Certificates and handshake messages are nested structures, and I want to process them in a streamed fashion (e.g. I don't buffer a complete certificate, I don't have the RAM for that; BearSSL can decode certificates and messages that are larger than the total RAM is uses), so without coroutines, I would still need some sort of decoder with a stack of states, so I just accepted it and pushed the idea to its logical conclusion.
Despite the horrors implied by a Forth syntax, this actually made writing the code easier. As a bonus, it turns out that T0-generated code is very compact, so I could pack more behaviour into less bytes.
One of the point of the exercise is to provide constant-time implementations that provably do not leak such information. The hash functions, two AES, one DES/3DES, RSA and elliptic curve implementations in BearSSL have been written to be constant-time. I still have to write some document that explains how such things are done.
It is a combination of "many eyes" and "good documentation". What is needed is some good text that describes the design choice, the rationale, and all the tricky details; and then people who read it and think about it.
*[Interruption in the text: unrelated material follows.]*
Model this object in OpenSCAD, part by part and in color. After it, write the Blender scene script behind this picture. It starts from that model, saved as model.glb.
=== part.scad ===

I'll write and publish such text within the next few months.
Generally, open source software benefits from more users. But having a huge amount of users makes it more difficult to improve and cleanup because you can't just deprecate stuff easily. (like SSL2/3).
Also, having 100% of the internet using openssl makes the impact of a vulnerability in that library huge. Some diversity is probably a good thing.
I appreciate the time and effort that you are putting into it, good luck.
(Note that -O3 is usually not that good an idea: aggressive loop unrolling can sometimes decrease performance because of cache issues, for instance. To optimize code properly, you have to make benchmarks and adjust both the code and compiler flags accordingly, in a well-thought feedback cycle. The use of aggressive optimizations in the blog post is to make the examples trip UB more clearly.)